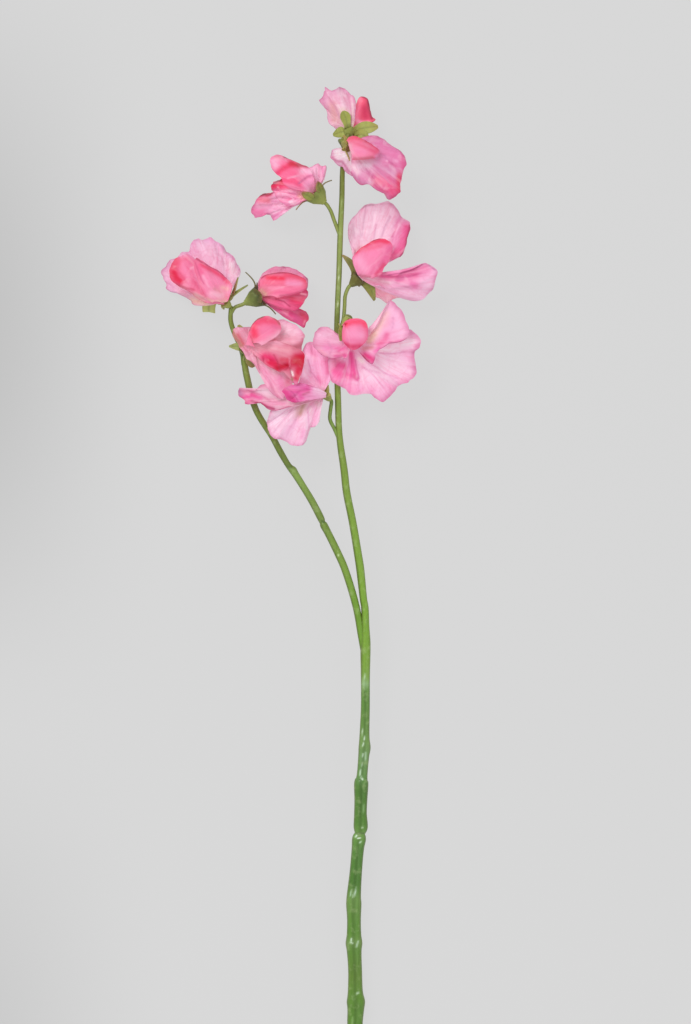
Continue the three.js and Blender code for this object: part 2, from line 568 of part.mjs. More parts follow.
    wing_right: {
      lift: 1.5, layer: -2.2, side: -0.6, bulge: 0.03, ruffle: 0.4, waves: 3,
      rim: [
        [-45.5, 131.5, 17], [-50, 131.25, 14.5], [-53.5, 132, 12], [-55.5, 134, 10], [-58.5, 136, 8],
        [-61.5, 137.75, 6], [-65, 138.5, 4.5], [-67, 140, 3], [-67.5, 142.75, 2], [-68.75, 145.25, 1],
        [-70, 147.75, 0.4], [-68.25, 150, 0.8], [-67, 152.5, 1.5], [-65, 154.75, 3], [-61, 155, 6],
      ],
    },
  },
  {
    stalk: [[-34.3, 127.6, 20], [-32.6, 130.2, 20.6]],
    calyx: {
      base: [-27.6, 132.3, 21.3], mouth: [-20.4, 135.8, 21.8], baseRadius: 1.7, mouthRadius: 5.2,
      sepals: [
        { tip: [-27.3, 147.9, 22], width: 3 },
        { tip: [-12.1, 126.8, 22], width: 3 },
        { tip: [-17.6, 137.5, 29.5], width: 5.5 },
        { tip: [-16, 132.5, 13], width: 5 },
        { tip: [-21.5, 142.5, 13.5], width: 5 },
      ],
    },
    standard: {
      layer: -2, bulge: 0.15, ruffle: 0.4, waves: 3,
      rim: [
        [-20.5, 141.5, 20], [-20.25, 144.25, 18.5], [-18.75, 147.25, 16.5], [-16, 149.25, 15],
        [-12.5, 150.5, 13.5], [-8.5, 151, 12], [-4.5, 150.5, 11], [-1, 148.75, 10], [2, 146.75, 9.5],
        [3.75, 143.5, 8.5], [3.75, 139, 8], [1.5, 134, 7.5],
      ],
    },
    keel: {
      layer: 2, bulge: 0.3,
      rim: [
        [-20.5, 141, 25.5], [-19.25, 145, 23.5], [-16.5, 146.75, 23], [-12.5, 147.5, 23], [-8, 147.75, 23],
        [-3.5, 147, 23.5], [0, 145.75, 24], [2.75, 143.75, 25], [3.75, 141, 27], [2, 138.5, 29],
        [-2, 136.75, 30.5], [-7, 136, 31], [-11.5, 135, 30.5],
      ],
    },
    wing_left: {
      layer: 0.7, bulge: 0.2,
      rim: [
        [0, 140.5, 23], [3.25, 139.5, 23.5], [3.75, 137, 24], [2.75, 134, 24], [0.75, 131, 24],
        [-1.5, 129.25, 24], [-5.5, 128.5, 24], [-9.5, 129.5, 23.5], [-13.5, 131.25, 23],
      ],
    },
    wing_right: {
      layer: -0.7, bulge: 0.1,
      rim: [
        [-2, 130, 18.5], [1, 129.25, 18], [3, 128.25, 18], [4.25, 125.5, 17.5], [3.5, 123, 17],
        [2.25, 120.5, 16.5], [-0.5, 121.5, 17], [-4.5, 123.75, 17], [-8.5, 126, 17.5], [-11.5, 129, 18],
      ],
    },
  },
  {
    stalk: [[-28.6, 104, 19], [-30.2, 106.2, 19.2]],
    calyx: {
      base: [-28.6, 108.6, 22.2], mouth: [-27, 109.6, 27], baseRadius: 1.5, mouthRadius: 3.1,
      sepals: [
        { tip: [-35.3, 110.8, 24], width: 4, flat: true },
        { tip: [-22.2, 101.8, 24], width: 4.6, flat: true },
        { tip: [-31.5, 121, 24.4], width: 3.4 },
        { tip: [-22.5, 116.5, 21.5], width: 3 },
        { tip: [-31.5, 105.5, 27], width: 3 },
      ],
    },
    standard: {
      lift: 0.9, layer: -0.4, side: 0.6, bulge: -0.02, ruffle: 0.4, waves: 4,
      rim: [
        [-17, 121.5, 27], [-10.5, 124, 26], [-7, 123.5, 25.5], [-3.5, 122.5, 25.5], [-0.5, 120, 26],
        [1.75, 117, 27], [2.25, 114, 27.5], [0.75, 110, 28], [0, 104, 28.5], [-1.5, 98, 29],
        [-3.5, 92, 29.5], [-6, 88, 30], [-8, 84.75, 30], [-10.5, 84.75, 30], [-13.5, 87, 29.5],
        [-16, 89.5, 29.5], [-17.5, 93, 29], [-20, 98, 28.5], [-21.75, 102, 28],
      ],
    },
    keel: {
      lift: 3.4, layer: -0.2, side: -0.9, bulge: 0.38,
      rim: [
        [-22, 110, 35], [-24.25, 114, 34], [-25.25, 118, 33], [-24, 121.25, 32], [-21.5, 124, 31],
        [-18.5, 125.5, 30.5], [-15.5, 125.75, 30], [-12.5, 124.5, 30], [-10, 122, 30.5], [-9.25, 119, 31.5],
        [-11, 116, 33], [-15, 113.5, 34.5], [-19, 111, 35.5],
      ],
    },
    wing_left: {
      lift: 2.1, layer: 1.4, bulge: 0.12, ruffle: 0.3, waves: 3,
      rim: [
        [-25, 120.5, 28], [-28, 120.25, 28.5], [-31, 120, 28.5], [-33.75, 119, 28], [-33.5, 116, 28.5],
        [-31, 112.5, 29], [-29.5, 109.25, 29.5], [-27.75, 106, 29.5], [-25, 103.5, 30],
        [-22, 100.75, 30.5], [-20, 97, 31],
      ],
    },
    wing_right: {
      lift: 2.5, layer: -1.4, side: 0.4, bulge: 0.05,
      rim: [
        [-19, 106, 33.5], [-18.25, 103, 34], [-15.5, 100.5, 34.5], [-12.5, 99.25, 35], [-10, 98, 35],
        [-7.5, 98.5, 35], [-5.5, 100.5, 35], [-4.75, 97, 35], [-3.75, 93.5, 35], [-2, 91.5, 34.5],
        [-0.25, 94.5, 34.5], [1.25, 99, 34.5], [2.25, 103.5, 34.5], [1.75, 107.5, 34.5], [-2, 109, 34.5],
        [-7, 109.5, 34],
      ],
    },
  },
];

const spray = new THREE.Group();

function place(name, geometry, look) {
  const mesh = new THREE.Mesh(geometry, look);
  mesh.name = name;
  spray.add(mesh);
}

const stalks = [slopedTube(SIDE_STALK, STALK_SIDES)];
for (const bloom of BLOOMS) stalks.push(flowerStalk(bloom.stalk, bloom.calyx));
let stem = solidOf(slopedTube(MAIN_STEM, STEM_SIDES));
for (const stalk of stalks) stem = stem.add(solidOf(stalk));
place("stem", geometryFrom(stem), MATERIALS.stem);

BLOOMS.forEach((bloom, i) => {
  const number = i + 1;
  const mouth = vector(bloom.calyx.mouth);
  const axis = mouth.clone().sub(vector(bloom.calyx.base)).normalize();
  const upward = new THREE.Vector3(0, 0, 1).addScaledVector(axis, -axis.z).normalize();
  const sideways = axis.clone().cross(upward);
  place(`calyx_${number}`, calyx(bloom.calyx), MATERIALS.calyx);
  for (const name of Object.keys(PETAL_ROWS).filter((key) => bloom[key])) {
    const shape = bloom[name];
    const { lift = CLAW_LIFT, layer = 0, side = 0 } = shape;
    const claw = shape.claw ? vector(shape.claw) : mouth.clone().addScaledVector(axis, lift);
    claw.addScaledVector(upward, layer).addScaledVector(sideways, side);
    const { surface, front } = petal({ ...shape, claw });
    const columns = shape.rim.length - 1;
    const blade = plate(surface, columns, PETAL_ROWS[name], PETAL_THICKNESS, front);
    place(`${name}_${number}`, geometryFrom(blade), MATERIALS[name]);
  }
});

export default spray;
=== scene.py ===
# An artificial sweet pea spray laid on a pale floor and seen from above. Metres, +Z up, +Y along
# the stem towards its tip. Lengths and places in the tables below are millimetres in the same frame,
# and colours are six hexadecimal digits as the screen shows them.
import math

import bpy
import numpy as np
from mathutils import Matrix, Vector


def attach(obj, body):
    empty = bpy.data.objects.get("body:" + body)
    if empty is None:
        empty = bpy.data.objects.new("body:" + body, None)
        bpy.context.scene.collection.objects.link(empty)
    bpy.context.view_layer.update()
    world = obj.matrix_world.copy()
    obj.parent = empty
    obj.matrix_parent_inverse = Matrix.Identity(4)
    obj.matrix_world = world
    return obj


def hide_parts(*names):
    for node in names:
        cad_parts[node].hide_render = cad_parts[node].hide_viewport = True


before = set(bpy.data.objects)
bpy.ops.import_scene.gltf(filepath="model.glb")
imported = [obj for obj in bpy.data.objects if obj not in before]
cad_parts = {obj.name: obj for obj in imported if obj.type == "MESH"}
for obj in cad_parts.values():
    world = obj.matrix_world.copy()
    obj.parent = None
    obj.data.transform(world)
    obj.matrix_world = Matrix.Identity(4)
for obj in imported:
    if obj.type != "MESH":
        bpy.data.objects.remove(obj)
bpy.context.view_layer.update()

MM = 0.001

# Framing and light. A lamp is its name, size, power and place, in metres.
PHOTO_HEIGHT_MM = 512.0
PHOTO_CENTRE = (22.75, 28.0)
LENS_DISTANCE = 6.0
MIDDLE_HEIGHT = 0.02
SENSOR = 24.0
SKY_STRENGTH = 0.7
LAMPS = (("key", 1.3, 27.5, (-0.95, 1.15, 1.8)), ("fill", 1.6, 6, (1.4, -0.6, 1.6)))
LAMP_TARGET = (0, 0.1, 0)
FLOOR_REACH = 3000
FLOOR_DROP = 0.3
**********
#### WHAT YOU ARE ASKED TO DO:
Return the exact lines from the line with "BLOOMS.forEach((bloom, i) =>" to the line with "cad_parts[node].hide_render = cad_parts[node].hide_viewport", inclusive of both, with nothing added.

#### ANSWER TO THIS PROBLEM:
BLOOMS.forEach((bloom, i) => {
  const number = i + 1;
  const mouth = vector(bloom.calyx.mouth);
  const axis = mouth.clone().sub(vector(bloom.calyx.base)).normalize();
  const upward = new THREE.Vector3(0, 0, 1).addScaledVector(axis, -axis.z).normalize();
  const sideways = axis.clone().cross(upward);
  place(`calyx_${number}`, calyx(bloom.calyx), MATERIALS.calyx);
  for (const name of Object.keys(PETAL_ROWS).filter((key) => bloom[key])) {
    const shape = bloom[name];
    const { lift = CLAW_LIFT, layer = 0, side = 0 } = shape;
    const claw = shape.claw ? vector(shape.claw) : mouth.clone().addScaledVector(axis, lift);
    claw.addScaledVector(upward, layer).addScaledVector(sideways, side);
    const { surface, front } = petal({ ...shape, claw });
    const columns = shape.rim.length - 1;
    const blade = plate(surface, columns, PETAL_ROWS[name], PETAL_THICKNESS, front);
    place(`${name}_${number}`, geometryFrom(blade), MATERIALS[name]);
  }
});

export default spray;
=== scene.py ===
# An artificial sweet pea spray laid on a pale floor and seen from above. Metres, +Z up, +Y along
# the stem towards its tip. Lengths and places in the tables below are millimetres in the same frame,
# and colours are six hexadecimal digits as the screen shows them.
import math

import bpy
import numpy as np
from mathutils import Matrix, Vector


def attach(obj, body):
    empty = bpy.data.objects.get("body:" + body)
    if empty is None:
        empty = bpy.data.objects.new("body:" + body, None)
        bpy.context.scene.collection.objects.link(empty)
    bpy.context.view_layer.update()
    world = obj.matrix_world.copy()
    obj.parent = empty
    obj.matrix_parent_inverse = Matrix.Identity(4)
    obj.matrix_world = world
    return obj


def hide_parts(*names):
    for node in names:
        cad_parts[node].hide_render = cad_parts[node].hide_viewport = True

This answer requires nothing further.